Por causa disso, começaram a preparar para si próprios alimentos com o que encontravam na cidade, para aliviar a sua fome. Então, o seu sofrimento foi duplo, pois o seu trabalho duplicou, e não conheciam o deleite da mesa do rei que estava diante deles.
A lição é que a Torah se divide em duas partes: uma parte para a adoração ao Criador, como Tefillin, Shofar e o estudo da Torá, e uma parte para o trabalho com as pessoas, como roubo, furto, fraude e calúnia.
Na verdade, a parte entre homem e homem é o verdadeiro trabalho, e a parte entre homem e o Criador é a recompensa e os deleites espalhados pela mesa do rei.
Contudo, “Tudo o que o Senhor trabalhou, Ele trabalhou para o Seu próprio benefício”, pelo que a parte do trabalho com as pessoas também deve ser no lugar do rei, ou seja, “para elevar a Shechina do pó”. Nisso há um pó curativo para o veneno da morte que é lançado entre o homem e o Criador.
Este é o significado de “Ele dá graça aos humildes”, na Torá e nas Mitzvot entre homem e homem, e entre o homem e o Criador, “… àqueles que Me amam e cumprem os Meus mandamentos” — para que façam todo o trabalho no lugar designado.
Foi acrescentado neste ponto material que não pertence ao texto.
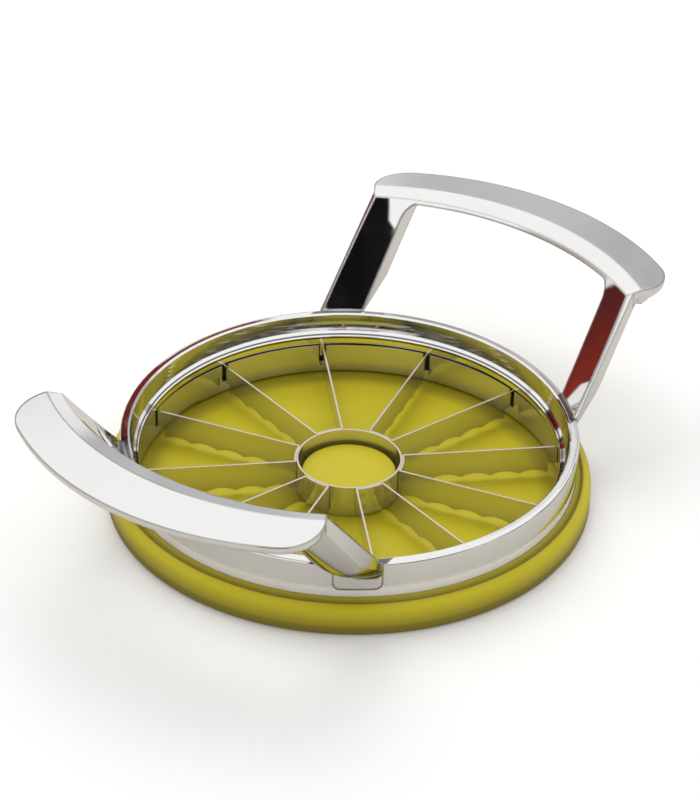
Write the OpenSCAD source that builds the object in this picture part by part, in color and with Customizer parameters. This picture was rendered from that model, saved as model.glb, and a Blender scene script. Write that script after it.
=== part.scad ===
// Apple slicer: a cutting ring with two fixed handles that stands in a round base.
// Millimetres. Origin: middle of the base's underside. +Z up, handles along +X and -X.

/* [Ring] */
// Outer radius of the ring at its rim
ring_r = 56; // [50:1:62]
// Height of the rim above the table
rim_h = 18.1; // [17:0.1:20]
// Width of the flat rim
rim_w = 2; // [1.6:0.1:2.2]
// How much narrower the ring is at its foot than at its rim
ring_draft = 0.8; // [0.4:0.1:1.2]
// Radius of the rim's outer corner
rim_round = 1; // [0.4:0.1:1.2]
// Depth of the sloping inner wall below the rim
well_depth = 4.3; // [4:0.1:4.8]
// How far the inner wall curves inward
well_slope = 1.3; // [1:0.1:1.6]
// Width of the ledge below the inner wall
ledge_w = 1.2; // [0.8:0.1:1.6]

/* [Blades] */
// Thickness of the blade strip
blade_t = 0.5; // [0.4:0.05:0.8]
// Height of the blades' top edges above the table
blade_top = 9.6; // [9.2:0.1:10]
// Depth of a blade at its longest points
blade_h = 7.4; // [6.8:0.1:7.8]
// Depth of each hollow in the cutting edge
scallop_depth = 0.9; // [0.5:0.1:1.2]
// Number of hollows along a cutting edge
scallop_count = 5; // [3:1:7]
// Flat land between two hollows
scallop_land = 0.3; // [0.2:0.1:0.6]
// Height of the tab at a blade's outer end
tab_h = 4.7; // [4:0.1:5.4]
// Length of the tab that shows inside the band
tab_reach = 2.3; // [1.6:0.1:3]

/* [Core and band] */
// Outer radius of the core ring
core_r = 13; // [11:0.5:15]
// Wall of the core ring
core_t = 0.5; // [0.4:0.05:0.8]
// How far the core ring hangs below the blades' longest points
core_drop = 0.8; // [0.4:0.1:0.9]
// Gap between the ring's ledge and the band's inner face
band_set = 0.5; // [0.3:0.05:0.6]
// Wall of the slotted band
band_t = 0.8; // [0.6:0.05:1]
// Width of the slots in the band
slot_w = 1.3; // [1:0.1:1.8]
// Thickness of the retaining ring under the band
clip_t = 0.8; // [0.6:0.05:0.9]
// Opening of the retaining ring, in degrees
clip_gap = 12; // [8:1:20]

/* [Base] */
// Width of the base outside the ring's foot
base_rim = 4.05; // [3.4:0.05:5]
// Height of the base's inner lip above the table
base_h = 8.5; // [7.8:0.1:9.4]
// Thickness of the base's floor
floor_t = 1.2; // [1:0.05:1.3]
// Gap between the boss and the inside of the core ring
boss_gap = 0.9; // [0.5:0.1:2]
// Height of the centre boss above the table
boss_h = 6.1; // [4.5:0.1:7]
// Radius of the base's rounded shoulder
shoulder_r = 2.2; // [1.5:0.1:2.3]

/* [Grips] */
// Height of the grip's highest line above the rim
grip_rise = 26.1; // [22:0.1:32]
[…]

São eles que possuem a graça da santidade, e “herdarão o dobro na sua terra”, pois não só não trabalham arduamente para as pessoas, como se deleitam toda a sua vida pela graça do Criador.
Contudo, “Ele escarnece dos escarnecedores.” Eles dizem que a mesa do rei é desprezível, Deus nos livre, pois sentem a Kedusha como uma espécie de troça. Portanto, os ímpios não ganham com a sua iniquidade, então quem perderia algo se se afastasse deles, mesmo quando espera ser favorecido?